Using artificial intelligence algorithms and responding to Industry 4.0 needs, the operator of a particular object receives an automated advisory response: the structure or object is safe/ not safe for further operation.

Returning to the challenges posed by the pandemic, there is no need to send technical staff to the site for periodic inspections, and the responsible operator can evaluate the results provided by the SHM system remotely.

From scientific laboratories to industry

Despite technological advances in applying ultrasound and other methods in SHM systems, existing SHM systems are usually implemented only in scientific laboratories. Why? Because the application of the systems in practice requires specific scientific knowledge about the propagation of ultrasonic guided waves and their interaction with the structure of the studied objects, possible emerging internal defects.

To transfer this scientific progress from laboratories to industry, a 4-year project funded by the European Commission Horizon 2020 Marie Sklodowska-Curie Actions Innovative Training Networks (MSCA-ITN) was launched this year at the Kaunas University of Technology (KTU) K. Baršauskas Ultrasound Research Institute together with international partners.

The aim of  “Guided Waves for Structural Health Monitoring (GW4SHM)” project is to combine efficient methods of ultrasonic wave propagation modelling and signal processing for the first time, and to evaluate the reliability of structural health monitoring systems.

The project brings together academic and industry partners. It is a perfect environment to train young researchers and doctoral students and to provide them with interdisciplinary competencies related to SHM. After all, they are the next generation of scientists who can create things that are not yet mentioned even in science fiction, but that is another topic.

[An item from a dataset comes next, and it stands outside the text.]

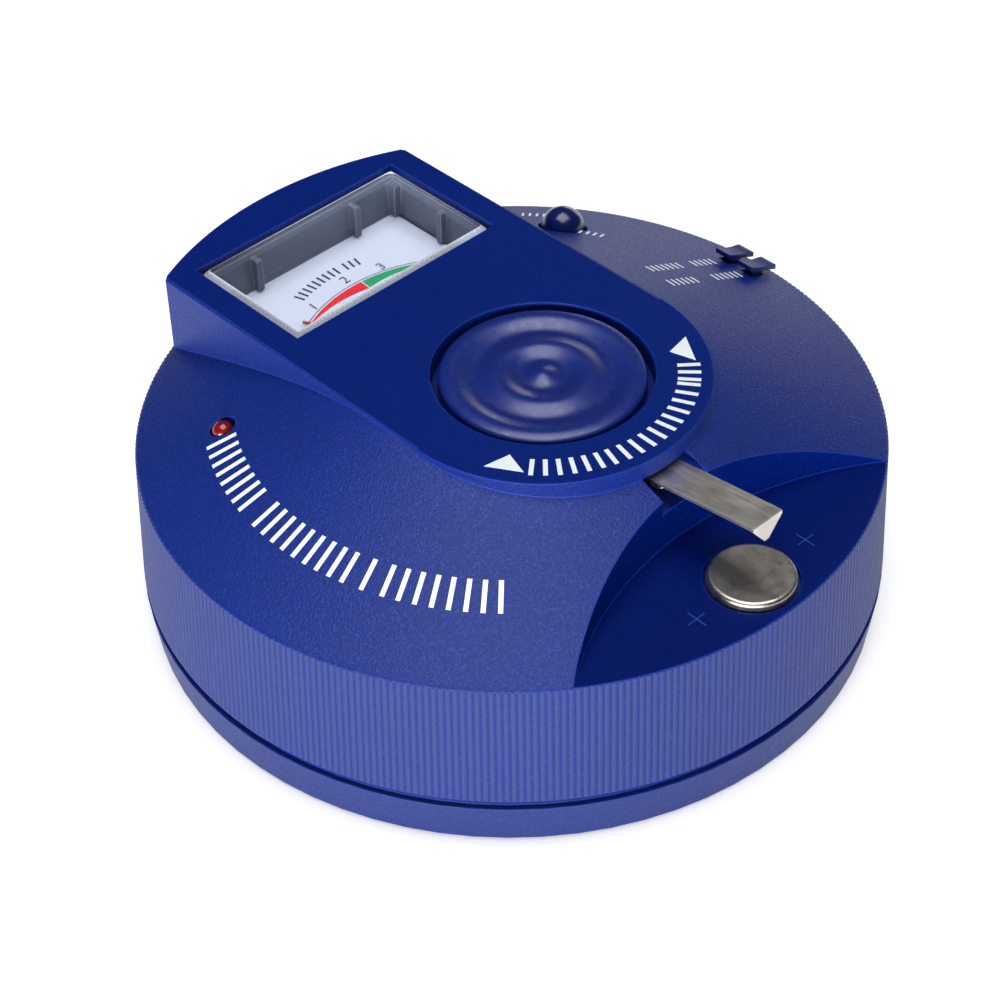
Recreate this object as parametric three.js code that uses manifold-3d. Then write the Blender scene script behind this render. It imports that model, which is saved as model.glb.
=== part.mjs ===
// Bench tester for quartz watches and button cells: a round moulded body with a raised meter
// platform, a ripple-faced sensor pad, a sprung contact arm over a contact disc, a lamp and
// three push buttons. Millimetres, +Z up, origin on the floor under the body's centre, with the
// meter towards +Y and the contact recess towards -Y.
import * as THREE from 'three';
import { mergeVertices } from 'three/addons/utils/BufferGeometryUtils.js';
import Module from 'manifold-3d';

const wasm = await Module();
wasm.setup();

// ---- driving sizes -------------------------------------------------------------------------
// Body shell
const RIM_R = 50; // top edge of the ribbed skirt
const SKIRT_FLARE = 0.9; // how much wider the skirt's lower edge is, and the base ring's upper edge
const BASE_DRAFT = 0.7; // how much narrower the base ring's lower edge is
const WALL = 2.2; // moulded wall
const FOOT_PROUD = 0.5; // how far the feet stand out of the base
const BASE_RING_H = 6.0;
const GROOVE_H = 1.2; // parting groove between base ring and skirt
const GROOVE_DEPTH = 0.9;
const SKIRT_H = 18.7;
const DECK_RISE = 11.9; // height of the cone from the rim to its inner edge
const BODY_SEGMENTS = 72;

// Meter platform
const PLATFORM_HALF = 22;
const PLATFORM_BACK_INSET = 0.5; // the platform's back stands this far inside the rim
const PLATFORM_STEP = 0.2; // how far the platform top stands over the cone's inner edge

// Sensor pad
const PAD_Y = -6;
const PAD_R = 13.6;
const PAD_GROOVE = 1.0;
const PAD_T = 2.9;
const PAD_SEAT_T = 1.6;
const PAD_SEAT_HOLE_R = 11.5;
const PAD_TUBE_WALL = 1.8;
const RIPPLE_PITCH = 6;
const RIPPLE_H = 0.35;

// Contact recess, disc and arm
const RECESS_R = 49.7;
const RECESS_DEPTH = 19; // rim to the recess wall
const DISC_INSET = 7.2; // rim to the disc's middle
const DISC_R = 5.75;
const DISC_PROUD = 1.0;
const POCKET_R = 6.2;
const POCKET_DEPTH = 1.0;
const DISC_STUD_R = 1.4;
const NUT_H = 2;
const ARM_HALF_W = 2.6;
const ARM_T = 0.5;
const ARM_OVERREACH = 1.4; // how far the arm's bend passes the disc's middle
const ARM_TILT = THREE.MathUtils.degToRad(7.8);
const ARM_LIP_H = 3.2; // top face to the lip's point
const ARM_SET = 0.38; // the strip's top face over the pin's axis
const ARM_EYE_R = 1.2;
const ARM_PIN_R = 0.6;
const ARM_PIN_GAP = 1.8; // pin to the pad's tube, at least
const ARM_PIN_SETBACK = 3.8; // pin to the platform's front, at most
const ARM_PIN_DROP = 4.2; // pin axis below the platform top
const ARM_ROOM = 0.4; // over the arm where it passes under the platform
const SLOT_HALF = 4.0;
const SLOT_FLOOR_DROP = 6.5; // slot floor below the platform top
const EAR_W = 2.0;
const ARM_SPRING_R = 1.4;
const ARM_SPRING_WIRE = 0.2;
const ARM_SPRING_REACH = 2.9; // pin to the spring's middle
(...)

The project focuses on assessing structural integrity in the aeronautics, oil industry and transport sectors. Close cooperation between experts with knowledge of mathematics, physics, computer science, electronics allows expanding the possibilities of applying SHM methods while also research application carried out in practice.

The results of this project are of interest to companies in the energy, aviation and transport sectors, such as SHELL, AIRBUS, Dallara Automobili S.p.A., Safran, a supplier of aircraft components and engines from France, and others.

Unique equipment

KTU Prof K. Baršauskas Ultrasound Research Institute has over 60 years of experience in fundamental and applied research. Institute activities include interdisciplinary applications of ultrasound in non-standard and extreme conditions, development of new technological measurements solutions and their industrial application.

Over 30 international European Commission’s Framework Programme’s (5,6,7 Framework), Eurostars, Horizon projects, implemented R&D works with international and national businesses, are used in the project.

The project will also use Ultratest equipment that is unique internationally and specialised in the research infrastructure. The research at the Institute is also carried out by doctoral students in electrical and electronic engineering and measurement engineering, as well as master students.

During quarantine

During a pandemic, there is never too much optimism and positive thoughts. It is always useful to remember that pandemics come and go while the scientific results remain.

Let us continue to create and develop a variety of innovative solutions and technologies for a safer present and future for all of us, in normal and pandemic conditions.

Regardless of high-end or complete solutions or technologies, developing and maintaining them still requires and will require the involvement of brilliant, creative and collaborative members of the academic community – future and existing students, lecturers and scientists, industry and society.